Why did the Department change the rules, forbidding home care assessors from overriding bad decisions by the IAT ‘classification algorithm’?
The Department of Health, Disability and Ageing says it is “not aware” of AI being used to conduct aged care needs assessment, and that it “does not have any plans to implement AI software” to do so in the future.
The Department was responding to TMR‘s sister publication Health Service Daily’s reporting on Friday that home care services providers and assessors involved in the assessment process are concerned that assessors have been forbidden from over-riding IAT classification decisions even when they are egregiously incorrect or inappropriate.
The Department quibbled with HSD’s use of the term “AI” in its headline when describing the IAT, which it says is simply a “classification algorithm”. Technically, an algorithm is considered to be a set of instructions that all AI uses, but not all algorithms are AI.
The IAT “classification algorithm” ingests the responses that are captured in the participant’s aged care needs assessment. The algorithm then uses rules described in Section 81-10 of the Aged Care Rules 2025 to assign the client to one of eight classification levels for ongoing home support services.
In response to questions sent by this reporter late on Thursday, the DoHDA sent the following response at 7.03pm Sydney time on Friday night:
“The Department of Health, Disability and Ageing is not aware of AI being used to conduct aged care needs assessments.
“The Department does not have any plans to implement AI software to conduct aged care needs assessments.
“Full guidance was included in the published Aged Care Assessment Manual on 1 November and confirmed how the IAT Classification Algorithm should be used in accordance with the new legislation.
“The Department of Health, Disability and Ageing (Department) met with assessment organisations in advance of 1 November to clarify the circumstances in which the IAT outcome could be overridden.

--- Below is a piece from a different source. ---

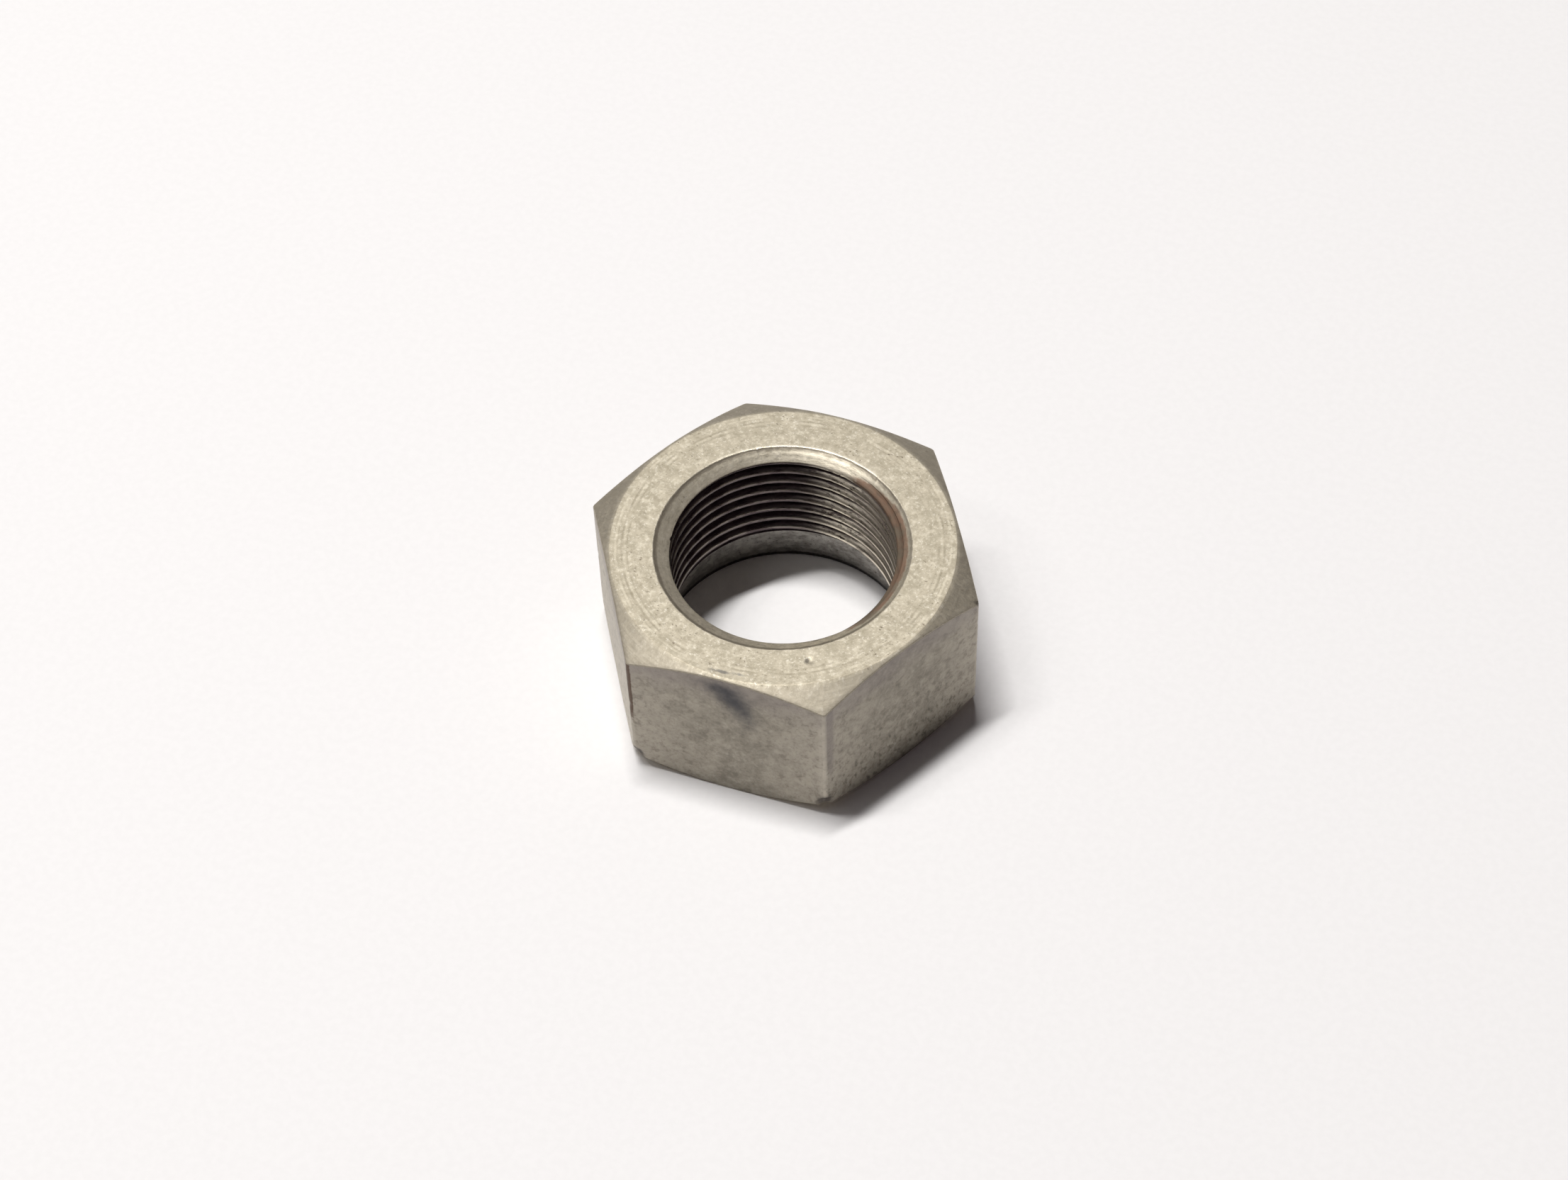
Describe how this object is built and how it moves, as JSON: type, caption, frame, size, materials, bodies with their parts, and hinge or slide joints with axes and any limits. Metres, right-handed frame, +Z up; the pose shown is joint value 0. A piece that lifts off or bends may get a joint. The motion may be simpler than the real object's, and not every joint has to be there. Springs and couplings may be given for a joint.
{
  "type": "hex nut",
  "caption": "Tall hexagonal nut with a fine right-hand thread, chamfered corners on both faces, a countersunk top and a smooth counterbore in its bottom face.",
  "frame": {"origin": "centre of the bottom face, on the thread's axis", "axes": "+Z up the thread's axis, from the counterbored bottom face to the countersunk top face; two opposite corners on the X axis and two opposite flats facing +Y and -Y"},
  "size_m": [0.0406, 0.0352, 0.0184],
  "materials": {
    "steel": "dull, pale warm grey, with fine turning marks on the top face, small pits and dings, and dark oil or oxide in the thread"
  },
  "bodies": {
    "root": {"nut": "steel"}
  },
  "joints": []
}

“The Department is monitoring the IAT Classification Algorithm to ensure it is working as intended.”
Nowhere in the Department’s response is there an answer to why the guidance to assessors changed between May and November of this year, from allowing them to over-ride the IAT assessment (on page 51 of Guide for the Single Assessment System Workforce) to expressly forbidding them to (in Section 5.7.7 of the Aged Care Assessment Manual v 8.1).
We fired off follow up questions at midday Sydney time today. A spokesperson for the Department replied saying there was not enough time to formulate a response today and could we hold off on publishing until then.
We are more than happy to write another story on DoHDA’s response tomorrow.
Here are the questions we asked the Department today:
- Will the Department consider releasing the technical specifications of the IAT algorithm;
- Why was the decision made to stop human assessors over-riding the IAT’s decision?
- Can you confirm the date of the meeting between the Department and assessment providers about the change to the over-ride rules?
- Providers are very clearly saying the IAT is not working as intended. Has the Department had conversations with providers and/or assessors since 1 November?
- Why are delegates prevented from over-riding the algorithm in the case of a clearly egregious decision?
- When the Department sees inconsistent and inappropriate assessments generated by the IAT, what is the Department doing about them?
Meanwhile, today the National Aged Care Alliance – a coalition of 43 aged care peak bodies, including Ageing Australia, the Older Person Advocacy Network, COTA Australia, Catholic Health Australia, and Dementia Australia – released a discussion paper called Aged care reform: how effective so far?
Written before the 1 November implementation of the new Aged Care Act, the discussion paper has this to say about the sector’s concerns about the Support at Home program, which the IAT is an integral part of.
Related
“There are significant levels of disagreement with the program’s design. A major short-term concern is the inadequate notice of its regulatory design so close to the commencement date. Some argue it should be postponed.”
This is relevant to the IAT discussion as providers and assessors have told HSD that the change to over-ride rules was only flagged with them a few days before 1 November.
Also in the NACA discussion paper:
“The SAH assessment process and services framework is a substantial break with existing arrangements, is driven as much (or more) by financial/fiscal considerations within government than by a person-centred approach to individualised and enabling support and care.
“The new program needs to be independently and expertly monitored and evaluated.
“Much of reformed system design, especially for SAH (but not limited to it), is designed to control government expenditure, rather than focused primarily on the needs of individual people needing support and care.
“This will continue as Commonwealth central agencies now have substantial influence over aged care policy. Policy advocacy needs to respond to this like for like, not ignore it.”